Copy out precisely the lines beginning at the line that contains "Turn this picture" and ending at the line that contains "# The origin", including both.

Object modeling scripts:
START

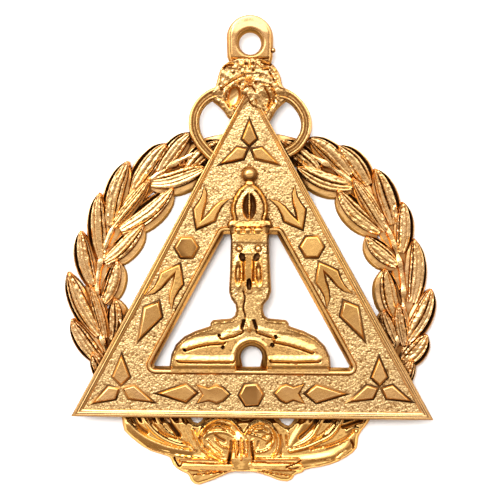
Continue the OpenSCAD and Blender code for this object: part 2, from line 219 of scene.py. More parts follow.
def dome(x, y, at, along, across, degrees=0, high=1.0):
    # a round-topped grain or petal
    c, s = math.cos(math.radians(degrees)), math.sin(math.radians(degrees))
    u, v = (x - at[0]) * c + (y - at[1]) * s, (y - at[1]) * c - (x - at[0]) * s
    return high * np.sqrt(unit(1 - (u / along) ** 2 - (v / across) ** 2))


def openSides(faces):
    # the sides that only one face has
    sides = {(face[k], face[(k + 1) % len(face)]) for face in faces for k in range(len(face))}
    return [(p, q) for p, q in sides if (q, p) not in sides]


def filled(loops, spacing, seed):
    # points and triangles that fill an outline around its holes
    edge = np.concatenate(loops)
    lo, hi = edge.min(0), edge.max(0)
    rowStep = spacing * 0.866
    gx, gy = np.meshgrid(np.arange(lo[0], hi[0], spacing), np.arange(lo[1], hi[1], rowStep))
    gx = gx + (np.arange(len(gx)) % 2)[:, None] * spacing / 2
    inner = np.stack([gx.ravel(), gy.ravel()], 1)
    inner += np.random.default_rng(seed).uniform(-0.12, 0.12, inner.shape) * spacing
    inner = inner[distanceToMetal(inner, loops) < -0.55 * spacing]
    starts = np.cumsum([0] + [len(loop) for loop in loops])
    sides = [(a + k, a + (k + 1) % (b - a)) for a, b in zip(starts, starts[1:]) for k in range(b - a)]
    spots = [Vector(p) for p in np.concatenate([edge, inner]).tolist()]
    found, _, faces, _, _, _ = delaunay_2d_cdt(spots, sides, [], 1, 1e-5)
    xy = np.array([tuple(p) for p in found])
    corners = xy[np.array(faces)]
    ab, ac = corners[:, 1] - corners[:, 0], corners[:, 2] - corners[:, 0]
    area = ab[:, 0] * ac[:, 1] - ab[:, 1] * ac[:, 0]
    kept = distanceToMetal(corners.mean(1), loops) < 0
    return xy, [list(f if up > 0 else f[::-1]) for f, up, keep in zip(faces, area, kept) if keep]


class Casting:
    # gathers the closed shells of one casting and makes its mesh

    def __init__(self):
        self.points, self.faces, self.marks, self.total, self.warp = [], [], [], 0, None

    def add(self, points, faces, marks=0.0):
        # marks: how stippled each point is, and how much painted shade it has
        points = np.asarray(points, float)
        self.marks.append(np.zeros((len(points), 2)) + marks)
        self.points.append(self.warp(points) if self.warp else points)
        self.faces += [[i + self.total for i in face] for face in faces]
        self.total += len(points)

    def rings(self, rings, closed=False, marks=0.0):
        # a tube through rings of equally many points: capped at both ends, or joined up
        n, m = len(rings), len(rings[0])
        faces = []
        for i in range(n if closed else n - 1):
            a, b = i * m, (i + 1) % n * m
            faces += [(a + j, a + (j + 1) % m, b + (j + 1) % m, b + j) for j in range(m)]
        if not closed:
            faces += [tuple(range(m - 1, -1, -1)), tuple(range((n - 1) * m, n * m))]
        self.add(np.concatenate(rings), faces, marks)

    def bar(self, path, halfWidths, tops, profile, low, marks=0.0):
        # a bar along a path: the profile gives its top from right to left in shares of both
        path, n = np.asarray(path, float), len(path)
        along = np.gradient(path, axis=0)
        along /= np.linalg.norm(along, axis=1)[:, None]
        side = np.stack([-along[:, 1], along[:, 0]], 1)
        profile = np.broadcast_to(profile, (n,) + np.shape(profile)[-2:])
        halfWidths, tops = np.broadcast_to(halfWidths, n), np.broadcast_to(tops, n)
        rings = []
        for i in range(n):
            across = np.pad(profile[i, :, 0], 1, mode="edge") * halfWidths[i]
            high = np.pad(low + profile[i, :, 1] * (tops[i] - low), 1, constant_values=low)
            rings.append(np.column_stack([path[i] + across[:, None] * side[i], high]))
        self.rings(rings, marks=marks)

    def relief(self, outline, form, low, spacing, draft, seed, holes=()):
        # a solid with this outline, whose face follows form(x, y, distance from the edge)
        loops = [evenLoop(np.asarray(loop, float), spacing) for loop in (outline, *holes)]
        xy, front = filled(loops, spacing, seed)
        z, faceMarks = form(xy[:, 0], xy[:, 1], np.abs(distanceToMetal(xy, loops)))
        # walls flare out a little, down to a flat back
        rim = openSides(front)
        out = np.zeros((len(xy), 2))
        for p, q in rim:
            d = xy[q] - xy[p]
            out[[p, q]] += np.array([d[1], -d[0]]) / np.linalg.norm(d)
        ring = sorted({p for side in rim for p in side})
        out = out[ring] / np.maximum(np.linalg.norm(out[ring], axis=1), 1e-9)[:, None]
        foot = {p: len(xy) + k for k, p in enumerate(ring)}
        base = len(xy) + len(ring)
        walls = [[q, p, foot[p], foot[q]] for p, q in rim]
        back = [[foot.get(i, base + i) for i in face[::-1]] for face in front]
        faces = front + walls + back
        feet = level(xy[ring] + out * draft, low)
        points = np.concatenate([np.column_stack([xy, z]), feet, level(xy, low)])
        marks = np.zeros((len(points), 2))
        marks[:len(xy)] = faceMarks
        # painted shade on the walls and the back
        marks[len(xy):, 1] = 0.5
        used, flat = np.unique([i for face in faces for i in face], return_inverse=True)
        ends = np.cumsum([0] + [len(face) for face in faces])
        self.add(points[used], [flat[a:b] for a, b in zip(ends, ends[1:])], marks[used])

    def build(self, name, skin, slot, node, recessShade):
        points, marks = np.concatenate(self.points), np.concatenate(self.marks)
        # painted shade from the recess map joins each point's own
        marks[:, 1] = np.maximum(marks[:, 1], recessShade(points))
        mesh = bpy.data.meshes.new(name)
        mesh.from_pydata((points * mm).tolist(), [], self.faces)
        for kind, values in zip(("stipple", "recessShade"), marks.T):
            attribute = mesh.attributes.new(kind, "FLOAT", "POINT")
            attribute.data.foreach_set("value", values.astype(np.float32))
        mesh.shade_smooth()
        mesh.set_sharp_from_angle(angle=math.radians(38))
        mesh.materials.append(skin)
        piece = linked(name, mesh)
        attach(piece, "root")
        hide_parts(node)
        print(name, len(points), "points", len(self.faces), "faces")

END
START

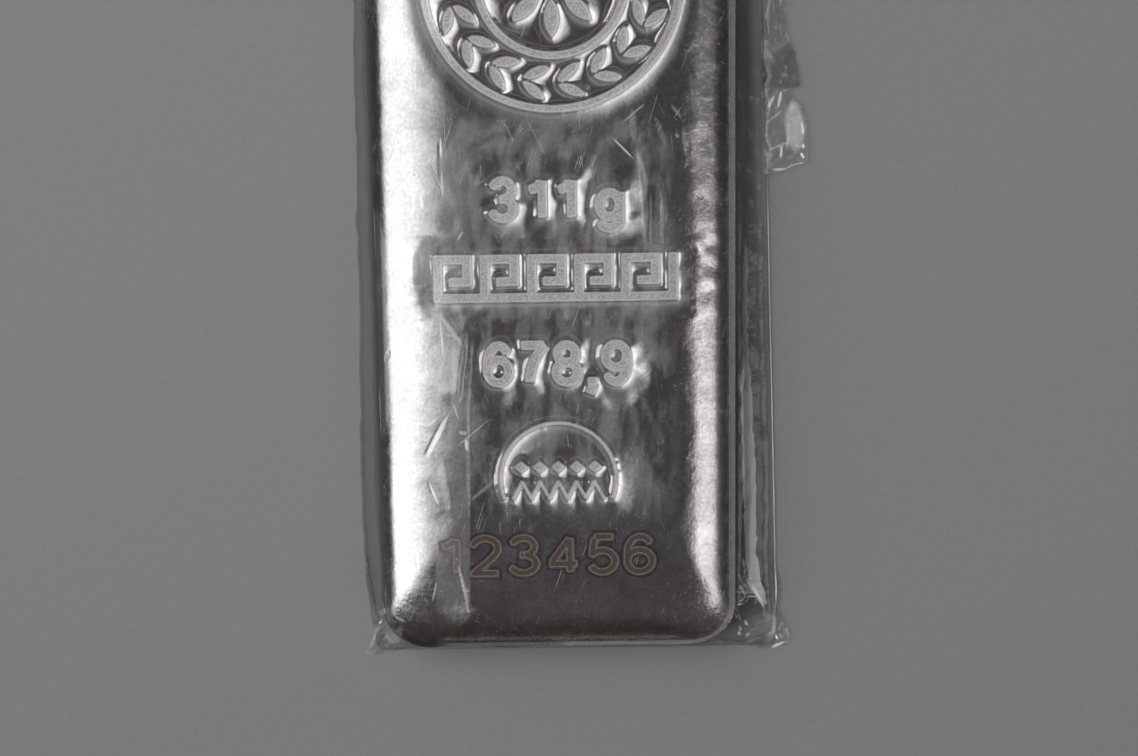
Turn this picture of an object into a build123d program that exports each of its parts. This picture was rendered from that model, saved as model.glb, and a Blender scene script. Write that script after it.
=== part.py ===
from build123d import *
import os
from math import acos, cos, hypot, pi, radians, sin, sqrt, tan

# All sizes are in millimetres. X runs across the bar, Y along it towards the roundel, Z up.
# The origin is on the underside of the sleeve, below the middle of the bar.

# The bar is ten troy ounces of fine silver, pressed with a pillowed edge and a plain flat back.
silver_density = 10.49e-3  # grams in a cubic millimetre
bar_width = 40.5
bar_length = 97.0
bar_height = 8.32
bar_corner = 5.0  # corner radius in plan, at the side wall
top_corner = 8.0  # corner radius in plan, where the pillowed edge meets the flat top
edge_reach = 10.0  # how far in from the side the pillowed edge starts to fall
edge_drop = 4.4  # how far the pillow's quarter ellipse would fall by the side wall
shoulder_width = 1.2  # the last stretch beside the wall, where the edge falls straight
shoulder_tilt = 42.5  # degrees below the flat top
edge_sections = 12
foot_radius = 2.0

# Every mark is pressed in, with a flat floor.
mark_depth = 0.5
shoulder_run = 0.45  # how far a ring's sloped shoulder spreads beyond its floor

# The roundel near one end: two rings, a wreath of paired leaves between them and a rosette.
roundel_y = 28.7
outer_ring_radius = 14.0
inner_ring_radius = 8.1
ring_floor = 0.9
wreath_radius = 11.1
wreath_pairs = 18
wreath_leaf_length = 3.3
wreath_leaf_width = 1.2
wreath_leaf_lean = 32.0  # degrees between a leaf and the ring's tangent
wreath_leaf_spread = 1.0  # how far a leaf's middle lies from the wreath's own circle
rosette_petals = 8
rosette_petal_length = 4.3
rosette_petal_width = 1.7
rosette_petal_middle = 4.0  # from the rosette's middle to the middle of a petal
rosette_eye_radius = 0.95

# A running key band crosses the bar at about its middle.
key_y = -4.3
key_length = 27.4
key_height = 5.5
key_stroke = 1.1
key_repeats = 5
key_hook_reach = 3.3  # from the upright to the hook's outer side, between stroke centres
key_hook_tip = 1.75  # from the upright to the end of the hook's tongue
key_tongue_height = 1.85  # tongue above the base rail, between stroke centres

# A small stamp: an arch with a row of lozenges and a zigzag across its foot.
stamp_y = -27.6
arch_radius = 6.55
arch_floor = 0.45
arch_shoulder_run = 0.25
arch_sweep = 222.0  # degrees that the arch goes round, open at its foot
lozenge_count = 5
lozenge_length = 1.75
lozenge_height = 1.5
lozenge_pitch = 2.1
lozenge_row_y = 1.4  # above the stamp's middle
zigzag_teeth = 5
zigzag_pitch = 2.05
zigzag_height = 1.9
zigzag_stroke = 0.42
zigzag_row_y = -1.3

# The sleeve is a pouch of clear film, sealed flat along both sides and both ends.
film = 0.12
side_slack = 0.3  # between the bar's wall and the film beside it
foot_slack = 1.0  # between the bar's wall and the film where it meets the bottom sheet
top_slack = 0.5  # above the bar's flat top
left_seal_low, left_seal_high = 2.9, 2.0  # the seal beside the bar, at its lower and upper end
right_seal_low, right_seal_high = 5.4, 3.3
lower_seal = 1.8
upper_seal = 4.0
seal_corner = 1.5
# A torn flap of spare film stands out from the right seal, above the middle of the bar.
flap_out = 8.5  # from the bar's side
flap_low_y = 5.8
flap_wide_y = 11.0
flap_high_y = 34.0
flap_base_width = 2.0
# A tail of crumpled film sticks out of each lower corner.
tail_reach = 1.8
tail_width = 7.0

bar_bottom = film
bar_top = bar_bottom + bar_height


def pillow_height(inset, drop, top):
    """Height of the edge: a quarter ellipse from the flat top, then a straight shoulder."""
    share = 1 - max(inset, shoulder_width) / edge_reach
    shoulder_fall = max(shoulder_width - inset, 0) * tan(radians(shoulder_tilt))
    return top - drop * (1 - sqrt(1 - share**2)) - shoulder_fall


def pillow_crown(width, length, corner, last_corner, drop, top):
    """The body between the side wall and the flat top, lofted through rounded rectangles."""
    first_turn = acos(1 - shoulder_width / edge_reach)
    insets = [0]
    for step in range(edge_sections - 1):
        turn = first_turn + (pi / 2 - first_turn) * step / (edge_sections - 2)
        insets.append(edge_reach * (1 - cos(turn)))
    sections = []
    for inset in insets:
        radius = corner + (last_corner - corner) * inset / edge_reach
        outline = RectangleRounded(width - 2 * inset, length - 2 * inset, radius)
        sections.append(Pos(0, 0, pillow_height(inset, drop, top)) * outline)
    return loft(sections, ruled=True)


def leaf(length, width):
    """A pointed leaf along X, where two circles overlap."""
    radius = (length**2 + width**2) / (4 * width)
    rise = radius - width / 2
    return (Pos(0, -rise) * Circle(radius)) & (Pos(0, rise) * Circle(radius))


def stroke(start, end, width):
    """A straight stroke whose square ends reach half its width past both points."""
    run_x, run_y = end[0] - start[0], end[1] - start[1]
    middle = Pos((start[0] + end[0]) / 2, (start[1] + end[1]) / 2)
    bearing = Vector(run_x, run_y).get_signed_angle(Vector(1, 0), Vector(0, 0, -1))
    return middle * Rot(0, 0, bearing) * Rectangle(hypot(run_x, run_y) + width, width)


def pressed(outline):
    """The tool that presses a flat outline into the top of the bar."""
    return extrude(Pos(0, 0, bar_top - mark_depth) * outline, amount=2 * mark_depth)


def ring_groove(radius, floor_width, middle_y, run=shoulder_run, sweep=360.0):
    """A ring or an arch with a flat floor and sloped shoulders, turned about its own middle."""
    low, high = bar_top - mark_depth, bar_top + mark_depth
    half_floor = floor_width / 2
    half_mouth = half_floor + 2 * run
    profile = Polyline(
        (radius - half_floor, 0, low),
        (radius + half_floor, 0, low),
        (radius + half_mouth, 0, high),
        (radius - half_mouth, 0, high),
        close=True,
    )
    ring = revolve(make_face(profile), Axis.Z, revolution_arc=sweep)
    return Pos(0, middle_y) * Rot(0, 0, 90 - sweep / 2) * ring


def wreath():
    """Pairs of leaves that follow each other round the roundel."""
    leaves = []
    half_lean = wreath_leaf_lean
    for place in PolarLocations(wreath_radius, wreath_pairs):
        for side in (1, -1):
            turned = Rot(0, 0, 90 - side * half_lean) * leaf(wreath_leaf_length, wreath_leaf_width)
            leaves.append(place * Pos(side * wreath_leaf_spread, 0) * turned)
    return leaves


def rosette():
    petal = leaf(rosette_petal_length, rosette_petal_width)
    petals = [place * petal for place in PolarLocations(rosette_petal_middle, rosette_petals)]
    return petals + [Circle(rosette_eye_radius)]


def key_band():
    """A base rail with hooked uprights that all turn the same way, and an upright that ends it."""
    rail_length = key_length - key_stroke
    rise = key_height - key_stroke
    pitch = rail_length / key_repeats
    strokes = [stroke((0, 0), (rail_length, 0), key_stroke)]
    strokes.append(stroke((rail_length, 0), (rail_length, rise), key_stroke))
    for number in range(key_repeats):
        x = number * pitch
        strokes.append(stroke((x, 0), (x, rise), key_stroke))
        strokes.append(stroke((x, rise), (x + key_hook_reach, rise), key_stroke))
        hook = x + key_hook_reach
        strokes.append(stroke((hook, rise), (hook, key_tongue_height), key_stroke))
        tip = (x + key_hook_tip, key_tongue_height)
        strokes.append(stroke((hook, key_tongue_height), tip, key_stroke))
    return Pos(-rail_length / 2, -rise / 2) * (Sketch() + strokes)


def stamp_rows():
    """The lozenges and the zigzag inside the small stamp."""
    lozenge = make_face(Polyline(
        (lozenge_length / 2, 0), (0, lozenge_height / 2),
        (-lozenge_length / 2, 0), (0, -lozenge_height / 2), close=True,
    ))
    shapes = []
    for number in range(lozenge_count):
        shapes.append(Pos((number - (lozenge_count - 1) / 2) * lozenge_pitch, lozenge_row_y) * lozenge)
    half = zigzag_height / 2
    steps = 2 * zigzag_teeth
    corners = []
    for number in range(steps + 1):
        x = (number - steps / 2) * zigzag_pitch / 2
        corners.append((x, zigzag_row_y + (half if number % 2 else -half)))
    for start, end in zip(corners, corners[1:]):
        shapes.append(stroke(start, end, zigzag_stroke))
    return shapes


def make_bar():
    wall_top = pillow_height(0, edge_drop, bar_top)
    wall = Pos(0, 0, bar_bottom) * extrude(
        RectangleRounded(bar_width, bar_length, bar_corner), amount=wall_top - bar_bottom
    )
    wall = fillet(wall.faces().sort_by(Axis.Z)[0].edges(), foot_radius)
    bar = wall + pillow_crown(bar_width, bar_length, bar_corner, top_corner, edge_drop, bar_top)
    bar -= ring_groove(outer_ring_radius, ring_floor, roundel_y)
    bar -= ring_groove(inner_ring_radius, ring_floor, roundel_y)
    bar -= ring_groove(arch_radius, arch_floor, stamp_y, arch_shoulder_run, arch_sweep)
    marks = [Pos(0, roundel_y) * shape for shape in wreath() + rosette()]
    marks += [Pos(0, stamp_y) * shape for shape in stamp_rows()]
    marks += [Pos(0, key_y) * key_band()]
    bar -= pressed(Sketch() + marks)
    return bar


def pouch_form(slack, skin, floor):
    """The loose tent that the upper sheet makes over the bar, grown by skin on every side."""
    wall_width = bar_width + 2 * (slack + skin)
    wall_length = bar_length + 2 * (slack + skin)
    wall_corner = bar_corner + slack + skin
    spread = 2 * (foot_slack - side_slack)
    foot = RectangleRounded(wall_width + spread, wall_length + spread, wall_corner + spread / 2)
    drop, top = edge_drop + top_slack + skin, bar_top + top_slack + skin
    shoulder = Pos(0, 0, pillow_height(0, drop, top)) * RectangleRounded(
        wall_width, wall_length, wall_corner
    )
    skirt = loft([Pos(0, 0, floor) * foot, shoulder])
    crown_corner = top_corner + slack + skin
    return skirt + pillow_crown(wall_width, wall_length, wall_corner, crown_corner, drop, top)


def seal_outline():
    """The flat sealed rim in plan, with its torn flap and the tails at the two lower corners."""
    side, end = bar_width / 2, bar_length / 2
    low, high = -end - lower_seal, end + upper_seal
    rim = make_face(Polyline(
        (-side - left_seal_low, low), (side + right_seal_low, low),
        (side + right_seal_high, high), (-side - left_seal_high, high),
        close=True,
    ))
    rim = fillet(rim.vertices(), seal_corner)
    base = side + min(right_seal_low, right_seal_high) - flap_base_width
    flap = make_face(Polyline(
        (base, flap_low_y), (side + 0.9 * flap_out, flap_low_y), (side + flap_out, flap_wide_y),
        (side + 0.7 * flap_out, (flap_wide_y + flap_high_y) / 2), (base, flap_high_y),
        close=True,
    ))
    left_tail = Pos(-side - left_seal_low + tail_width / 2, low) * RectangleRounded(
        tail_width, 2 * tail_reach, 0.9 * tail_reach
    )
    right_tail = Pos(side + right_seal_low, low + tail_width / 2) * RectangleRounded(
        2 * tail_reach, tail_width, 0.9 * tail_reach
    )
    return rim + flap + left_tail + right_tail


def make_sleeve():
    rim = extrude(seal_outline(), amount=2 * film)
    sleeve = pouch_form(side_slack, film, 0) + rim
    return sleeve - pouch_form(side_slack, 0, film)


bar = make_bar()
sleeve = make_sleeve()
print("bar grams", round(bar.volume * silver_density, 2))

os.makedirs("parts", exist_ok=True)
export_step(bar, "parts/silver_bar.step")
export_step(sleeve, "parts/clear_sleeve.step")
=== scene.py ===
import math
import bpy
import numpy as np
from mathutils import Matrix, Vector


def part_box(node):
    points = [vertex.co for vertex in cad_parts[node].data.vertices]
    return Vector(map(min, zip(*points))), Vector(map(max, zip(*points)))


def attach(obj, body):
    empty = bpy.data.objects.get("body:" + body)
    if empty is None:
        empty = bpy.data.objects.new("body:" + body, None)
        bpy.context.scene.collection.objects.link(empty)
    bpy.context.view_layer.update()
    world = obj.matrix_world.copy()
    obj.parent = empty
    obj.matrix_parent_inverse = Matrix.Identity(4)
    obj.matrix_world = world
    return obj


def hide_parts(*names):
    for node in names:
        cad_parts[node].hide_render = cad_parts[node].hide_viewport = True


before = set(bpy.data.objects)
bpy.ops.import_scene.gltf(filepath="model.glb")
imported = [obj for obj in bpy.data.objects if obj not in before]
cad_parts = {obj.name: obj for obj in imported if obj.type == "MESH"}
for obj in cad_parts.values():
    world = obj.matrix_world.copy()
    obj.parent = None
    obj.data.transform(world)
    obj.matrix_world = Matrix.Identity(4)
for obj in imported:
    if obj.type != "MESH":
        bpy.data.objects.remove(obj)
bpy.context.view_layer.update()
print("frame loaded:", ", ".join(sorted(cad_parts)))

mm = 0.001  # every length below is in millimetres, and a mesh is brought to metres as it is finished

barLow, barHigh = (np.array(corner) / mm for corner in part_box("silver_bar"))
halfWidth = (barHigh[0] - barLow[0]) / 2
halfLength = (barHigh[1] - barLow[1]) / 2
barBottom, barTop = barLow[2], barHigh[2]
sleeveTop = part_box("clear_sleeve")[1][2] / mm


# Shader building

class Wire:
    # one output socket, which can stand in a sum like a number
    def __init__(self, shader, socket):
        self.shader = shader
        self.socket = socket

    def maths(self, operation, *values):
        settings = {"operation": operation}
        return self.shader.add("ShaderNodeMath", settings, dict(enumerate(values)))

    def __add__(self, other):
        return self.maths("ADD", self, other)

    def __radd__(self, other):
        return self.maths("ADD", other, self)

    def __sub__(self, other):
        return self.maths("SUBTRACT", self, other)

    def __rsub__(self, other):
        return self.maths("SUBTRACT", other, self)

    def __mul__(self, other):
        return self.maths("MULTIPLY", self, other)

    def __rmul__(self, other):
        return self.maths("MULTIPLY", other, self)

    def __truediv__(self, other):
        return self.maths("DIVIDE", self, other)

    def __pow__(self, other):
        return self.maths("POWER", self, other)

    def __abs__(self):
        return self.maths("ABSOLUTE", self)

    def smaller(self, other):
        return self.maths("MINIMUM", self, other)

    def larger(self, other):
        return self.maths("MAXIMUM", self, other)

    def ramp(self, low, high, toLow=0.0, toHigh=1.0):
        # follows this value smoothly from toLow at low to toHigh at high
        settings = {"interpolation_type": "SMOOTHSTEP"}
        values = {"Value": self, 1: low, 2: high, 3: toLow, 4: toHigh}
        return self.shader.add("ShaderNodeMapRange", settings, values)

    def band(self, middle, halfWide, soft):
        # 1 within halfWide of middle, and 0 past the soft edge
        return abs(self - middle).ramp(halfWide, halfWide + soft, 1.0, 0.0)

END

> [Exercise response]:
Turn this picture of an object into a build123d program that exports each of its parts. This picture was rendered from that model, saved as model.glb, and a Blender scene script. Write that script after it.
=== part.py ===
from build123d import *
import os
from math import acos, cos, hypot, pi, radians, sin, sqrt, tan

# All sizes are in millimetres. X runs across the bar, Y along it towards the roundel, Z up.
# The origin is on the underside of the sleeve, below the middle of the bar.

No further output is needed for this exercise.